Exercise prompt:
It is required that all of the data be written out exactly.

──────── Given records

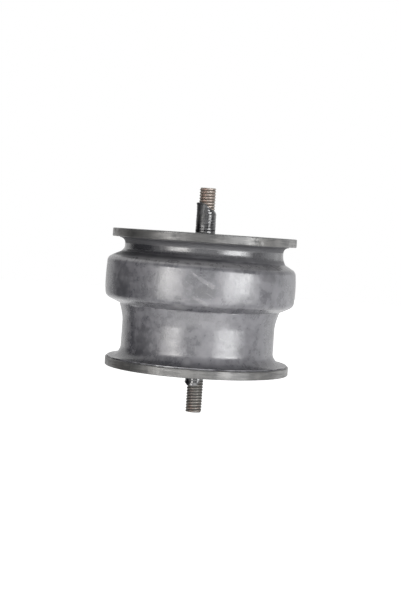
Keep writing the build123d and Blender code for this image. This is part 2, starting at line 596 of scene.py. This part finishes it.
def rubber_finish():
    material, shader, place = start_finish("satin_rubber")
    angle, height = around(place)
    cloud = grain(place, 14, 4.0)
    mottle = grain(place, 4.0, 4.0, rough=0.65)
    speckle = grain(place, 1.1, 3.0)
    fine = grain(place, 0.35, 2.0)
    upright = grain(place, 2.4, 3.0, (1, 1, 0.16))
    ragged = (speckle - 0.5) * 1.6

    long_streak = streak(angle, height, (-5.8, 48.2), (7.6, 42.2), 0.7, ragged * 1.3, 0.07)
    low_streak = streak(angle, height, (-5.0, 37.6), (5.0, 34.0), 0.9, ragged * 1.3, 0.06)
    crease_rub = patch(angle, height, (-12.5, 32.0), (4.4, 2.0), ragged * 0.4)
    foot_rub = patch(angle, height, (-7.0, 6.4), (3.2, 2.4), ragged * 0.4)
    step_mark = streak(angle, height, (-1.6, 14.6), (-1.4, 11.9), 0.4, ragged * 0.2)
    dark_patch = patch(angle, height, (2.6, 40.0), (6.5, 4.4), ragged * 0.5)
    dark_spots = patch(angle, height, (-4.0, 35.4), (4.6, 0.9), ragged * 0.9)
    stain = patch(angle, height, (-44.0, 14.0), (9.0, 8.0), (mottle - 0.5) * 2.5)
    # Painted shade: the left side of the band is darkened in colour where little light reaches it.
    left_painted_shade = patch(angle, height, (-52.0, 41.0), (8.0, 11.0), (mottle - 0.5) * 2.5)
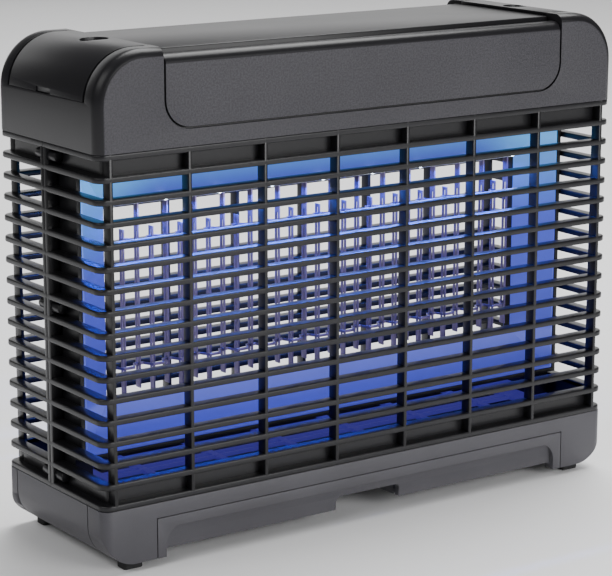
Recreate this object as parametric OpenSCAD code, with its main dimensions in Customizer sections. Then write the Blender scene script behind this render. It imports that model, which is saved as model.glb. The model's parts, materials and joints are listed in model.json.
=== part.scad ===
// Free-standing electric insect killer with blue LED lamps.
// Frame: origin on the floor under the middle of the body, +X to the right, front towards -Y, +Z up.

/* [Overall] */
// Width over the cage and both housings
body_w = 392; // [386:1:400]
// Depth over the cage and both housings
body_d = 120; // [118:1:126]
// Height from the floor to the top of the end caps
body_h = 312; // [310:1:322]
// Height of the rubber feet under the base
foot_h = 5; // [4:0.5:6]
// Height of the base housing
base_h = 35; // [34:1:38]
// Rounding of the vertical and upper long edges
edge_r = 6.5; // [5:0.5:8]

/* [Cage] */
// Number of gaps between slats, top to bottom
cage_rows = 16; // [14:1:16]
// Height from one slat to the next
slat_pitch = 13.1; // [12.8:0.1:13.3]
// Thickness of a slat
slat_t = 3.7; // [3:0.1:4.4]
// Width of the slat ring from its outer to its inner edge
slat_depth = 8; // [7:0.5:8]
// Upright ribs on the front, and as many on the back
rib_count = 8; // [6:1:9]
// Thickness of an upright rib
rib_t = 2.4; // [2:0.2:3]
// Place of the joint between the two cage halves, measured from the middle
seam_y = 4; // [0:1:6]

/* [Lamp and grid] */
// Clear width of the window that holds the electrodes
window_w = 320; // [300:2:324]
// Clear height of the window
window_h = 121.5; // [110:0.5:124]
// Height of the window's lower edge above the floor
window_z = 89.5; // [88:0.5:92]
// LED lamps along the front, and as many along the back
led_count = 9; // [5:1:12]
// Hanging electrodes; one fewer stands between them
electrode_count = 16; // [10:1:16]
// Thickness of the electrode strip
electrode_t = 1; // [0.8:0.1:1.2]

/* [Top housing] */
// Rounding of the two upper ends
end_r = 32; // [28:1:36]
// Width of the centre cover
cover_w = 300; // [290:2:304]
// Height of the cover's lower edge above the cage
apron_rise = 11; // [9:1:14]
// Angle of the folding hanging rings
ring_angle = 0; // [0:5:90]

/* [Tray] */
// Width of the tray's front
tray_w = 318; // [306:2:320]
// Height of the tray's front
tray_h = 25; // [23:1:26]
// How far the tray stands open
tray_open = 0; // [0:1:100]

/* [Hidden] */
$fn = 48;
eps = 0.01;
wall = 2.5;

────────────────

The answer:
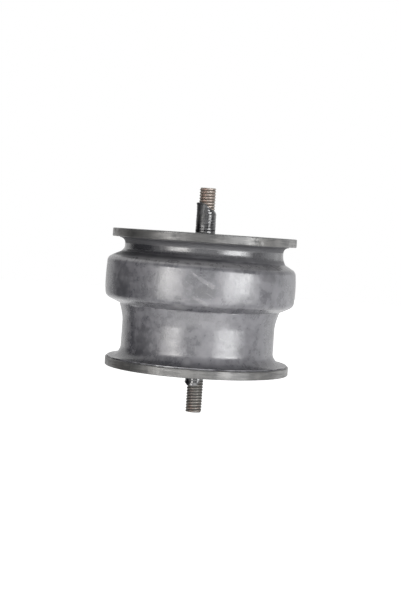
Keep writing the build123d and Blender code for this image. This is part 2, starting at line 596 of scene.py. This part finishes it.
def rubber_finish():
    material, shader, place = start_finish("satin_rubber")
    angle, height = around(place)
    cloud = grain(place, 14, 4.0)
    mottle = grain(place, 4.0, 4.0, rough=0.65)
    speckle = grain(place, 1.1, 3.0)
    fine = grain(place, 0.35, 2.0)
    upright = grain(place, 2.4, 3.0, (1, 1, 0.16))
    ragged = (speckle - 0.5) * 1.6

    long_streak = streak(angle, height, (-5.8, 48.2), (7.6, 42.2), 0.7, ragged * 1.3, 0.07)
    low_streak = streak(angle, height, (-5.0, 37.6), (5.0, 34.0), 0.9, ragged * 1.3, 0.06)
    crease_rub = patch(angle, height, (-12.5, 32.0), (4.4, 2.0), ragged * 0.4)
    foot_rub = patch(angle, height, (-7.0, 6.4), (3.2, 2.4), ragged * 0.4)
    step_mark = streak(angle, height, (-1.6, 14.6), (-1.4, 11.9), 0.4, ragged * 0.2)
    dark_patch = patch(angle, height, (2.6, 40.0), (6.5, 4.4), ragged * 0.5)
    dark_spots = patch(angle, height, (-4.0, 35.4), (4.6, 0.9), ragged * 0.9)
    stain = patch(angle, height, (-44.0, 14.0), (9.0, 8.0), (mottle - 0.5) * 2.5)
    # Painted shade: the left side of the band is darkened in colour where little light reaches it.
    left_painted_shade = patch(angle, height, (-52.0, 41.0), (8.0, 11.0), (mottle - 0.5) * 2.5)
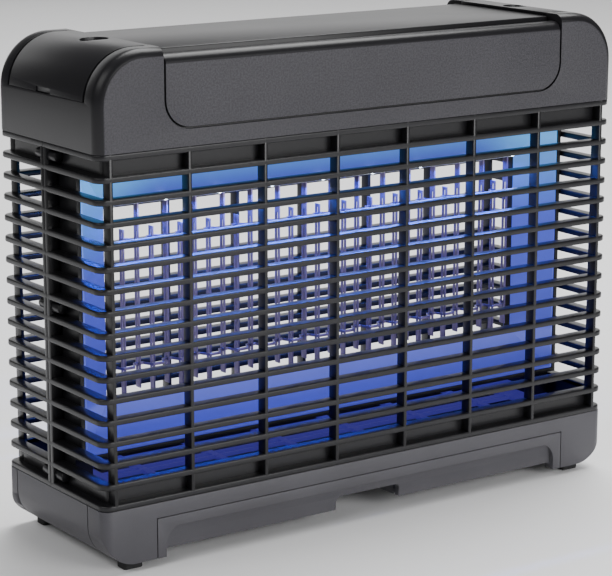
Recreate this object as parametric OpenSCAD code, with its main dimensions in Customizer sections. Then write the Blender scene script behind this render. It imports that model, which is saved as model.glb. The model's parts, materials and joints are listed in model.json.
=== part.scad ===
// Free-standing electric insect killer with blue LED lamps.
// Frame: origin on the floor under the middle of the body, +X to the right, front towards -Y, +Z up.

/* [Overall] */
// Width over the cage and both housings
body_w = 392; // [386:1:400]
// Depth over the cage and both housings
body_d = 120; // [118:1:126]
// Height from the floor to the top of the end caps
body_h = 312; // [310:1:322]
// Height of the rubber feet under the base
foot_h = 5; // [4:0.5:6]
// Height of the base housing
base_h = 35; // [34:1:38]
// Rounding of the vertical and upper long edges
edge_r = 6.5; // [5:0.5:8]

/* [Cage] */
// Number of gaps between slats, top to bottom
cage_rows = 16; // [14:1:16]
// Height from one slat to the next
slat_pitch = 13.1; // [12.8:0.1:13.3]
// Thickness of a slat
slat_t = 3.7; // [3:0.1:4.4]
// Width of the slat ring from its outer to its inner edge
slat_depth = 8; // [7:0.5:8]
// Upright ribs on the front, and as many on the back
rib_count = 8; // [6:1:9]
// Thickness of an upright rib
rib_t = 2.4; // [2:0.2:3]
// Place of the joint between the two cage halves, measured from the middle
seam_y = 4; // [0:1:6]

/* [Lamp and grid] */
// Clear width of the window that holds the electrodes
window_w = 320; // [300:2:324]
// Clear height of the window
window_h = 121.5; // [110:0.5:124]
// Height of the window's lower edge above the floor
window_z = 89.5; // [88:0.5:92]
// LED lamps along the front, and as many along the back
led_count = 9; // [5:1:12]
// Hanging electrodes; one fewer stands between them
electrode_count = 16; // [10:1:16]
// Thickness of the electrode strip
electrode_t = 1; // [0.8:0.1:1.2]

/* [Top housing] */
// Rounding of the two upper ends
end_r = 32; // [28:1:36]
// Width of the centre cover
cover_w = 300; // [290:2:304]
// Height of the cover's lower edge above the cage
apron_rise = 11; // [9:1:14]
// Angle of the folding hanging rings
ring_angle = 0; // [0:5:90]

/* [Tray] */
// Width of the tray's front
tray_w = 318; // [306:2:320]
// Height of the tray's front
tray_h = 25; // [23:1:26]
// How far the tray stands open
tray_open = 0; // [0:1:100]

/* [Hidden] */
$fn = 48;
eps = 0.01;
wall = 2.5;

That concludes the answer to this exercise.